FWIW, I think the Michtav meiEliyahu is dealing on a level deeper than QM. Not that physics allows for multiple states than then collapse, but that multiple observers allow for multiple realities -- even after the collapse. See vol I 304-312. REED makes a similar point about time in ol. 22 pp 150-154 and vol IV, pg 113 (with application to time during maaseh bereishis).

R' Aryeh Carmell in a footnotes ties REED's position to Kant's.

I think the Tanya was on the same page. The unknowable objective reality is "ein od milvado", and any appearance of tzimtzum and therefore existence is a matter of perception. (But then, who is perceiving? Isn't this circular logic?)

And also R' Kook's approach to the sefirah of Malkhus, where "ein Melekh belo am" is also taken to refer to how human perception imposes categories onto reality and thus define our world in a very fundamental way. And thus the Malkhus of one world becomes the source, the Keser, of the one below.

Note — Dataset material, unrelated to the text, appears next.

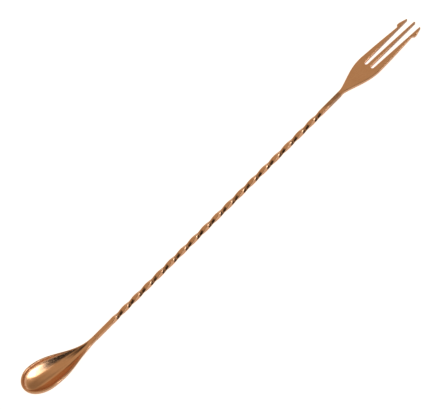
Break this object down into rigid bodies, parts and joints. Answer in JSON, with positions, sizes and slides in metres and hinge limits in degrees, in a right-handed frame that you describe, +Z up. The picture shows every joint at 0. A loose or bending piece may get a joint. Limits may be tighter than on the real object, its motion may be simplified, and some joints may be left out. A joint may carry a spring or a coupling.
{
  "type": "bar spoon",
  "caption": "Long bar spoon with a teardrop bowl, a twisted square shank and a flat barbed fork at the other end, in polished copper plate.",
  "frame": {"origin": "on the table, under the middle of the spoon's box, as it lies on the first turn of its twist and the tips of its tines", "axes": "+X along the shank from the bowl towards the fork; +Z up, out of the open side of the bowl; the bowl and the fork are symmetric about the XZ plane"},
  "size_m": [0.4, 0.0224, 0.0189],
  "materials": {
    "bowl_copper": "bright polished copper plating on stainless steel",
    "shank_copper": "bright copper plating on a twisted stainless steel bar",
    "fork_copper": "satin-bright copper plating on stainless steel plate",
    "weld_copper": "ground weld under copper plating"
  },
  "bodies": {
    "root": {"spoon_bowl": "bowl_copper", "bowl_weld": "weld_copper", "twisted_shank": "shank_copper", "fork_weld": "weld_copper", "trident_fork": "fork_copper"}
  },
  "joints": []
}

And last, Esnst Mach, a philosopher and scientist, friend of Einstein, and noted enough to have a unit of measure named after him (the speed "mach 1", etc...) held that this is why science works. For human scale phenomena, of course we would have evolved such that the logic of our minds matches that needed to make sense of the world. But now that science is dealing in extremes; even those that defy common sense still fit match and other forms of formal reasoning. Why?

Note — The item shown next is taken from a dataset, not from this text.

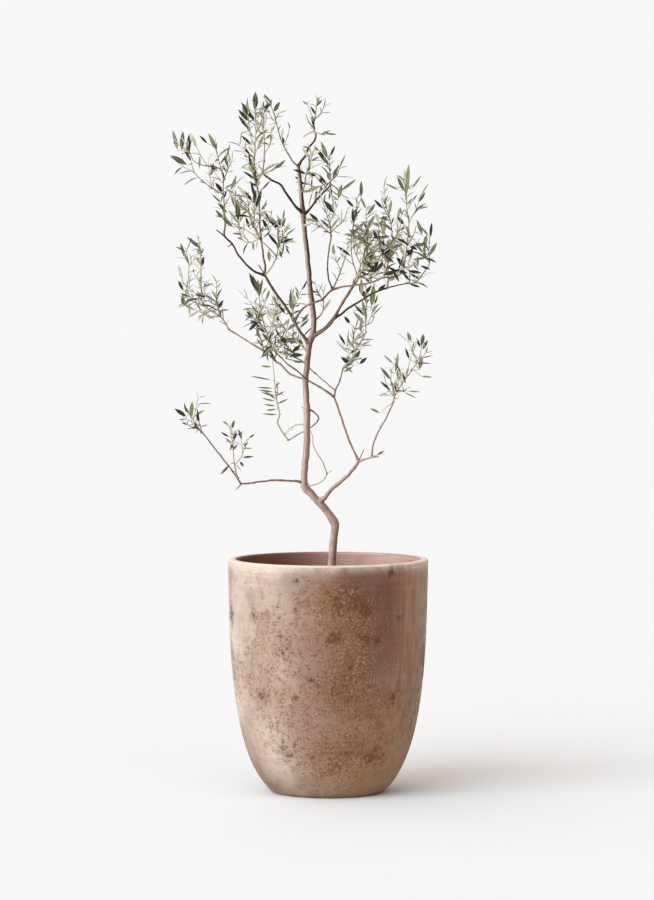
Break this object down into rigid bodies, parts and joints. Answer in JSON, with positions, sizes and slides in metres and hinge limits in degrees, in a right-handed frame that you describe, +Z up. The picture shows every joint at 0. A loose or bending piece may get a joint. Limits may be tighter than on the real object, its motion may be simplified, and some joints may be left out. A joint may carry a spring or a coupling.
{
  "type": "potted olive tree",
  "caption": "Young olive tree with a slender bent trunk and an open, airy crown, standing in soil in a tall rounded stoneware pot.",
  "frame": {"origin": "middle of the pot's flat underside", "axes": "+Z up along the pot's axis, +X to the right and -Y towards the front"},
  "size_m": [0.5416, 0.4392, 1.4121],
  "materials": {
    "stoneware": "matt pinkish brown stoneware with rough ochre and brown patches",
    "soil": "dark crumbly potting soil",
    "bark": "smooth light brown young bark with small knots",
    "foliage": "grey-green leaves, paler below"
  },
  "bodies": {
    "root": {"pot": "stoneware", "soil": "soil", "trunk": "bark", "leader": "bark", "left-upper-bough": "bark", "right-upper-bough": "bark", "right-main-bough": "bark", "right-outer-bough": "bark", "left-main-bough": "bark", "left-main-arm": "bark", "crossing-bough": "bark", "right-front-bough": "bark", "inner-riser": "bark", "left-arm": "bark", "left-upright": "bark", "left-top-bough": "bark", "right-low-bough": "bark", "right-riser": "bark", "right-mid-bough": "bark", "long-left-bough": "bark", "long-left-arm": "bark", "upper-left-bough": "bark", "hidden-twig": "bark", "right-low-arm": "bark", "right-low-riser": "bark", "loop-twig": "bark", "left-low-bough": "bark", "left-low-arm": "bark", "back-right-bough": "bark", "leaves-top": "foliage", "leaves-top-left": "foliage", "leaves-front-top": "foliage", "leaves-left-upper": "foliage", "leaves-right-upper": "foliage", "leaves-right-core": "foliage", "leaves-right-middle": "foliage", "leaves-right-front": "foliage", "leaves-right-outer": "foliage", "leaves-right-back": "foliage", "leaves-right-inner": "foliage", "leaves-inner-low": "foliage", "leaves-beside-trunk": "foliage", "leaves-fork": "foliage", "leaves-left-high": "foliage", "leaves-left-top": "foliage", "leaves-left-centre": "foliage", "leaves-left-inner": "foliage", "leaves-left-far": "foliage", "leaves-front-left": "foliage", "leaves-mid-left": "foliage", "leaves-behind-trunk": "foliage", "leaves-right-mid": "foliage", "leaves-right-low": "foliage", "leaves-low-right": "foliage", "leaves-loop": "foliage", "leaves-left-low-tip": "foliage", "leaves-left-low": "foliage", "leaves-back-right": "foliage", "leaves-back-left": "foliage", "bare-twig": "bark"}
  },
  "joints": []
}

Mach's answer is that science's field of study is the world-as-perceived. The same kind of mind that imposes those perceptions is the same one doing the analysis.

So, I wouldn't say R' Dessler had the notion of superposition like in QM. His notion of conflicting worlds is one which underlies the possibility of QM.

Similarly, the superposition of shitos in eilu va'eilu. I shifted from thinking of QM as a metaphor to taking a more perceptual approach.